Nos esperaban dos horas de autobús hacia el Ashley Park, el hotel donde trabaja mi hijo. Un autobús, por cierto, con wifi incorporado, bastante cómodo y muy nuevo. A ver si aprenden nuestras empresas de autobuses. En lugar de criticar a Blablacar, deberían mejorar el servicio que ofrecen a los pasajeros; a lo mejor así no perderían a tantos.
Y llegamos al pequeño hotel rural que ha cobijado a Javier durante seis meses. Ahí es donde el orgullo de padre emergió totalmente. Se trata de un hotel de diez dormitorios junto a un lago y rodeado de cincuenta hectáreas de naturaleza. A mí me recordó al complejo hotelero de Dirty Dancing, pero en pequeño y con la elegancia europea. Estados Unidos tendrá muchas cosas, pero Europa es más elegante.

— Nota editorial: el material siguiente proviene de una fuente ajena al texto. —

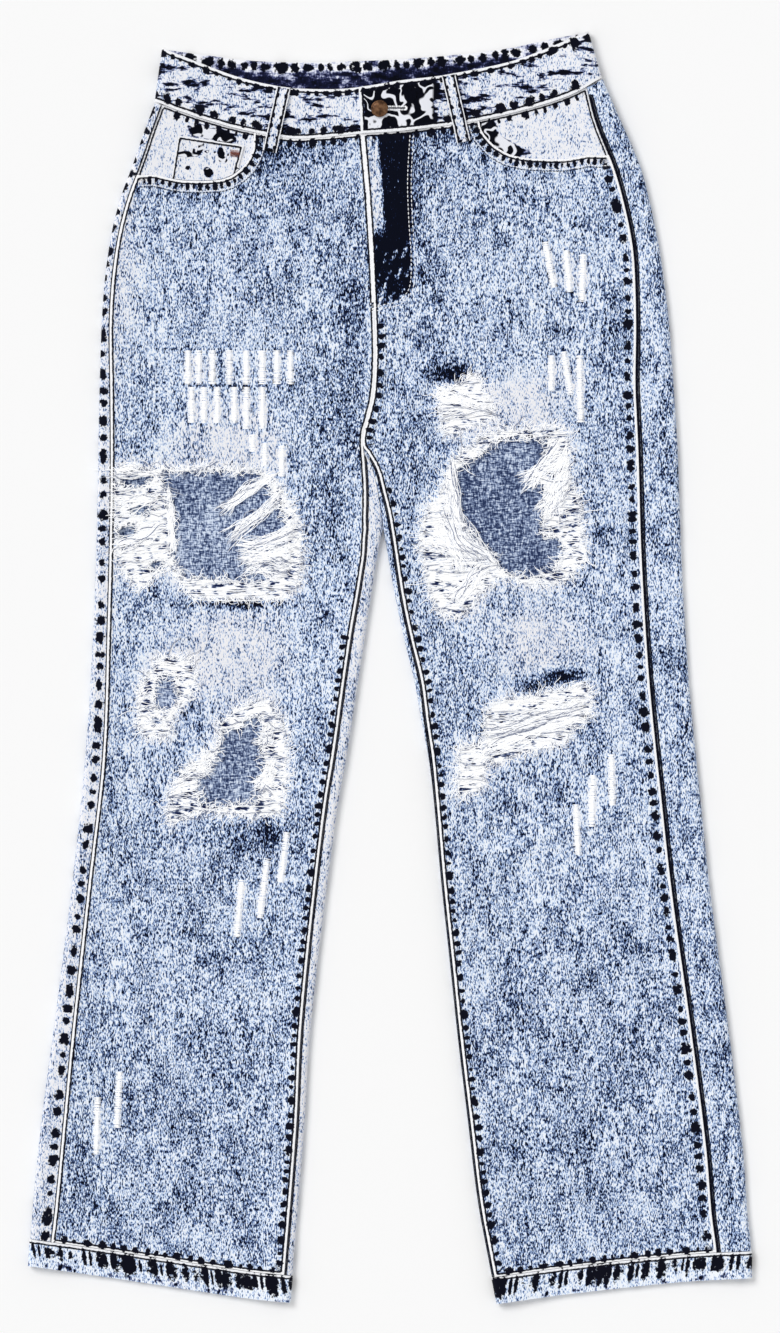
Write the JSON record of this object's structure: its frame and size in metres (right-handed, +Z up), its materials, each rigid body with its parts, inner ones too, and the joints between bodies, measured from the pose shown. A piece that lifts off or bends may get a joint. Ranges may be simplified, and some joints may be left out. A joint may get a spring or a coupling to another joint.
{
  "type": "ripped jeans",
  "caption": "High-waisted straight-leg ripped jeans lying flat, front side up, with frayed tears, pale acid-wash denim and a brown button.",
  "frame": {"origin": "on the surface that the jeans lie on, under the middle of their outline", "axes": "+Y from the hems to the waist, +X towards the wearer's left leg, +Z up off the surface and out of the front side"},
  "size_m": [0.5935, 1.0426, 0.0143],
  "materials": {
    "denim": "acid-washed twill denim with navy speckle",
    "denim_back": "acid-washed twill denim, blue-grey on its wrong side",
    "denim_pale": "nearly white bleached denim with navy marks",
    "threads": "loose off-white weft threads",
    "button": "aged brown bronze"
  },
  "bodies": {
    "root": {"front_right": "denim", "front_left": "denim", "back_right": "denim_back", "back_left": "denim_back", "yoke_right": "denim_back", "yoke_left": "denim_back", "hem_right": "denim_pale", "hem_left": "denim_pale", "waistband": "denim_pale", "pocket_facing_right": "denim_pale", "pocket_facing_left": "denim_pale", "coin_pocket": "denim_pale", "belt_loop_front_right": "denim_pale", "belt_loop_front_left": "denim_pale", "belt_loop_back_right": "denim_pale", "belt_loop_back_centre": "denim_pale", "belt_loop_back_left": "denim_pale", "button": "button", "threads_right_thigh_outer": "threads", "threads_right_thigh_inner": "threads", "threads_right_knee_small_lower": "threads", "threads_right_knee_inner": "threads", "threads_right_knee_outer": "threads", "threads_left_hip_whole": "threads", "threads_left_thigh_inner": "threads", "threads_left_thigh_outer": "threads", "threads_left_knee_whole": "threads", "threads_left_knee_small_whole": "threads"}
  },
  "joints": []
}
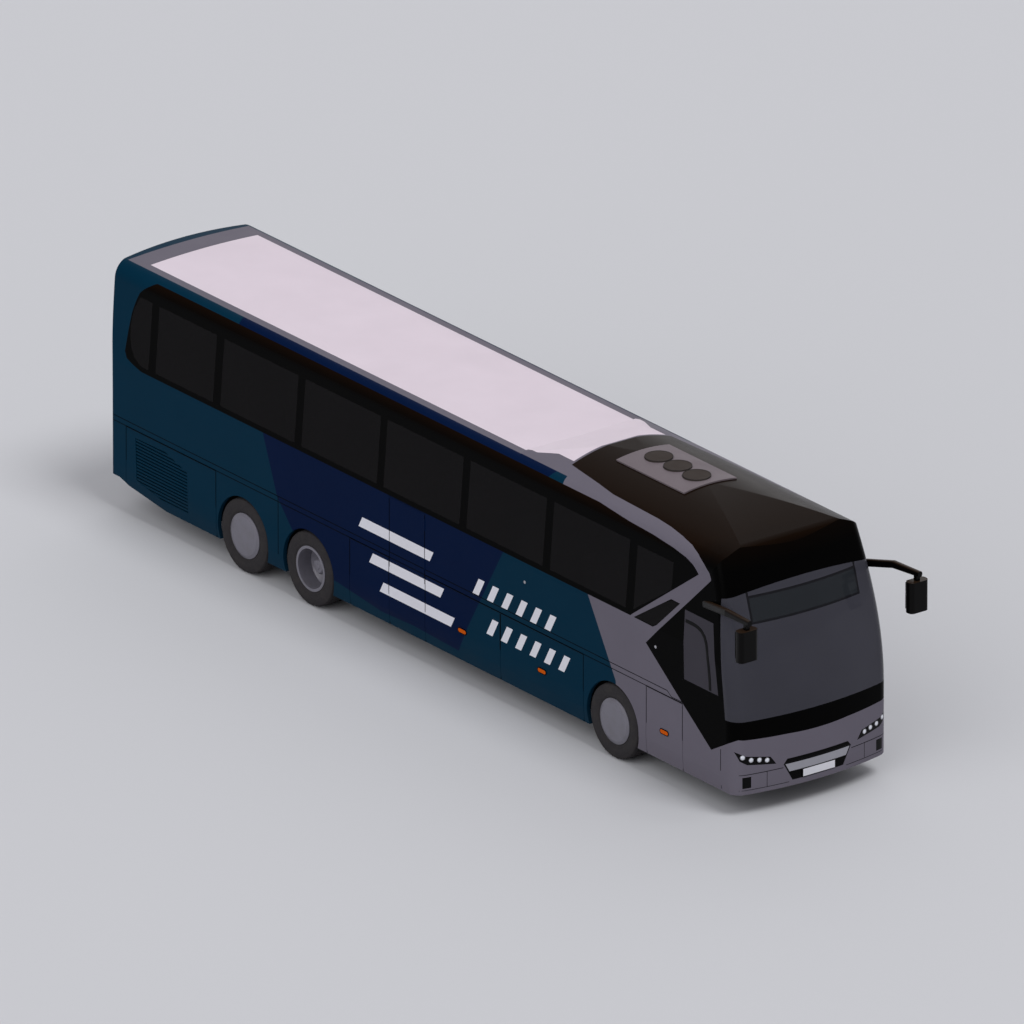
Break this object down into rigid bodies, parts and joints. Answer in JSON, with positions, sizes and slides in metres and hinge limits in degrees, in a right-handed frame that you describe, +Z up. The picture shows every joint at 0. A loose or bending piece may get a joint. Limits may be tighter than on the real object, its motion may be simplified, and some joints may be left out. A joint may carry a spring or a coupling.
{
  "type": "three-axle touring coach",
  "caption": "Touring coach with glazed saloon, raised front dome, luggage flaps, emergency door, steered front wheels, twin drive wheels and tag wheels.",
  "frame": {"origin": "on the ground, under the middle of the overall box", "axes": "+X forward, +Y to the coach's left, +Z up"},
  "size_m": [14.164, 3.1, 3.7358],
  "materials": {
    "body_paint": "clear-coated paint",
    "black_gloss": "gloss black",
    "hatch_paint": "satin paint",
    "frame_steel": "underbody paint",
    "clear_glass": "tinted laminated glass",
    "dark_glass": "privacy glass",
    "floor_covering": "ribbed floor covering",
    "cab_plastic": "grained",
    "seat_cloth": "woven plush",
    "engine_iron": "cast",
    "lamp_plastic": "moulded lamp housings",
    "tyre_rubber": "matt rubber",
    "wheel_metal": "satin"
  },
  "bodies": {
    "coach": {"side_wall_right": "body_paint", "side_wall_left": "body_paint", "roof": "body_paint", "front_dome": "black_gloss", "front_panel": "body_paint", "front_bumper": "body_paint", "front_grille": "black_gloss", "rear_wall": "body_paint", "saloon_floor": "floor_covering", "cab_floor": "floor_covering", "luggage_bay": "frame_steel", "wheel_houses": "frame_steel", "chassis_rails": "frame_steel", "windscreen": "clear_glass", "window_glass": "dark_glass", "dashboard": "cab_plastic", "steering_wheel": "cab_plastic", "seats": "seat_cloth", "engine": "engine_iron", "lamps": "lamp_plastic", "mirrors": "black_gloss", "front_axle": "frame_steel", "drive_axle": "frame_steel", "tag_axle": "frame_steel", "roof_hatch": "hatch_paint", "destination_sign": "black_gloss", "passenger_door": "body_paint"},
    "engine_flap_right": {"engine_flap_right": "body_paint"},
    "service_flap_right": {"service_flap_right": "body_paint"},
    "luggage_flap_right_rear": {"luggage_flap_right_rear": "body_paint"},
    "luggage_flap_right_front": {"luggage_flap_right_front": "body_paint"},
    "front_flap_right": {"front_flap_right": "body_paint"},
    "luggage_flap_left_rear": {"luggage_flap_left_rear": "body_paint"},
    "luggage_flap_left_middle": {"luggage_flap_left_middle": "body_paint"},
    "luggage_flap_left_front": {"luggage_flap_left_front": "body_paint"},
    "emergency_door": {"emergency_door": "body_paint"},
    "engine_lid": {"engine_lid": "body_paint"},
    "knuckle_right": {"knuckle_right": "frame_steel"},
    "front_wheel_right": {"front_tyre_right": "tyre_rubber", "front_rim_right": "wheel_metal"},
    "drive_wheel_right": {"drive_tyres_right": "tyre_rubber", "drive_rims_right": "wheel_metal"},
    "tag_wheel_right": {"tag_tyre_right": "tyre_rubber", "tag_rim_right": "wheel_metal"},
    "knuckle_left": {"knuckle_left": "frame_steel"},
    "front_wheel_left": {"front_tyre_left": "tyre_rubber", "front_rim_left": "wheel_metal"},
    "drive_wheel_left": {"drive_tyres_left": "tyre_rubber", "drive_rims_left": "wheel_metal"},
    "tag_wheel_left": {"tag_tyre_left": "tyre_rubber", "tag_rim_left": "wheel_metal"}
  },
  "joints": [
    {"name": "engine_flap_right_hinge", "type": "hinge", "parent": "coach", "child": "engine_flap_right", "pos_m": [-5.634, -1.275, 1.27], "axis": [-1, 0, 0], "range_deg": [0, 90]},
    {"name": "service_flap_right_hinge", "type": "hinge", "parent": "coach", "child": "service_flap_right", "pos_m": [-1.2735, -1.275, 1.27], "axis": [-1, 0, 0], "range_deg": [0, 90]},
    {"name": "luggage_flap_right_rear_hinge", "type": "hinge", "parent": "coach", "child": "luggage_flap_right_rear", "pos_m": [0.7555, -1.275, 1.27], "axis": [-1, 0, 0], "range_deg": [0, 90]},
    {"name": "luggage_flap_right_front_hinge", "type": "hinge", "parent": "coach", "child": "luggage_flap_right_front", "pos_m": [2.471, -1.275, 1.27], "axis": [-1, 0, 0], "range_deg": [0, 90]},
    {"name": "front_flap_right_hinge", "type": "hinge", "parent": "coach", "child": "front_flap_right", "pos_m": [5.1005, -1.275, 1.27], "axis": [-1, 0, 0], "range_deg": [0, 90]},
    {"name": "luggage_flap_left_rear_hinge", "type": "hinge", "parent": "coach", "child": "luggage_flap_left_rear", "pos_m": [-0.884, 1.275, 1.27], "axis": [1, 0, 0], "range_deg": [0, 90]},
    {"name": "luggage_flap_left_middle_hinge", "type": "hinge", "parent": "coach", "child": "luggage_flap_left_middle", "pos_m": [0.7555, 1.275, 1.27], "axis": [1, 0, 0], "range_deg": [0, 90]},
    {"name": "luggage_flap_left_front_hinge", "type": "hinge", "parent": "coach", "child": "luggage_flap_left_front", "pos_m": [2.471, 1.275, 1.27], "axis": [1, 0, 0], "range_deg": [0, 90]},
    {"name": "emergency_door_hinge", "type": "hinge", "parent": "coach", "child": "emergency_door", "pos_m": [-0.065, -1.275, 1.2], "axis": [0, 0, 1], "range_deg": [0, 90]},
    {"name": "engine_lid_hinge", "type": "hinge", "parent": "coach", "child": "engine_lid", "pos_m": [-7.073, 0, 1.897], "axis": [0, 1, 0], "range_deg": [0, 80]},
    {"name": "steer_right", "type": "hinge", "parent": "coach", "child": "knuckle_right", "pos_m": [3.993, -1, 0.522], "axis": [0, 0, 1], "range_deg": [-45, 45]},
    {"name": "steer_left", "type": "hinge", "parent": "coach", "child": "knuckle_left", "pos_m": [3.993, 1, 0.522], "axis": [0, 0, 1], "range_deg": [-45, 45]},
    {"name": "front_wheel_right_spin", "type": "hinge", "parent": "knuckle_right", "child": "front_wheel_right", "pos_m": [3.993, -1.1145, 0.522], "axis": [0, 1, 0], "continuous": true},
    {"name": "front_wheel_left_spin", "type": "hinge", "parent": "knuckle_left", "child": "front_wheel_left", "pos_m": [3.993, 1.1145, 0.522], "axis": [0, 1, 0], "continuous": true},
    {"name": "drive_wheel_right_spin", "type": "hinge", "parent": "coach", "child": "drive_wheel_right", "pos_m": [-2.607, -1.1145, 0.522], "axis": [0, 1, 0], "continuous": true},
    {"name": "drive_wheel_left_spin", "type": "hinge", "parent": "coach", "child": "drive_wheel_left", "pos_m": [-2.607, 1.1145, 0.522], "axis": [0, 1, 0], "continuous": true},
    {"name": "tag_wheel_right_spin", "type": "hinge", "parent": "coach", "child": "tag_wheel_right", "pos_m": [-4.047, -1.1145, 0.522], "axis": [0, 1, 0], "continuous": true},
    {"name": "tag_wheel_left_spin", "type": "hinge", "parent": "coach", "child": "tag_wheel_left", "pos_m": [-4.047, 1.1145, 0.522], "axis": [0, 1, 0], "continuous": true}
  ],
  "couplings": [
    {"joint": "steer_left", "follows": "steer_right", "ratio": 1}
  ]
}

Recorrimos los jardines, parterres, el bosque, parte del lago, y me fue hablando de los pesados trabajos que realizó para acondicionar la zona junto al jardinero. Mi hijo, que jamás había cogido una herramienta, había transformado todo aquello en algo más habitable. Y hablaba de ello en primera persona del plural: nuestros jardines, nuestros árboles, nuestros…
¡Se puede ser más lindo!
Después le dejé trabajar tranquilo en la cocina mientras yo hacía unas llamadas, y observaba con curiosidad a un señor sentado frente al lago. Era un huésped, como suponía. Lo que no imaginaba es que era español. Ya dije que había muchos en Irlanda, pero no pensé que allí, en este hotel, a una hora de Galway, lejos de los centros turísticos, también atrajera a españoles. Pues sí.
Y aquí se acaba este diario de viaje. No pretendía más que ser un camino para recapitular lo vivido en el día, pero he tenido la enorme suerte de que a algunos de vosotros os ha gustado. Y eso me congratula, pues cada día Javi y yo os sentíamos como un acompañante más en nuestro viaje.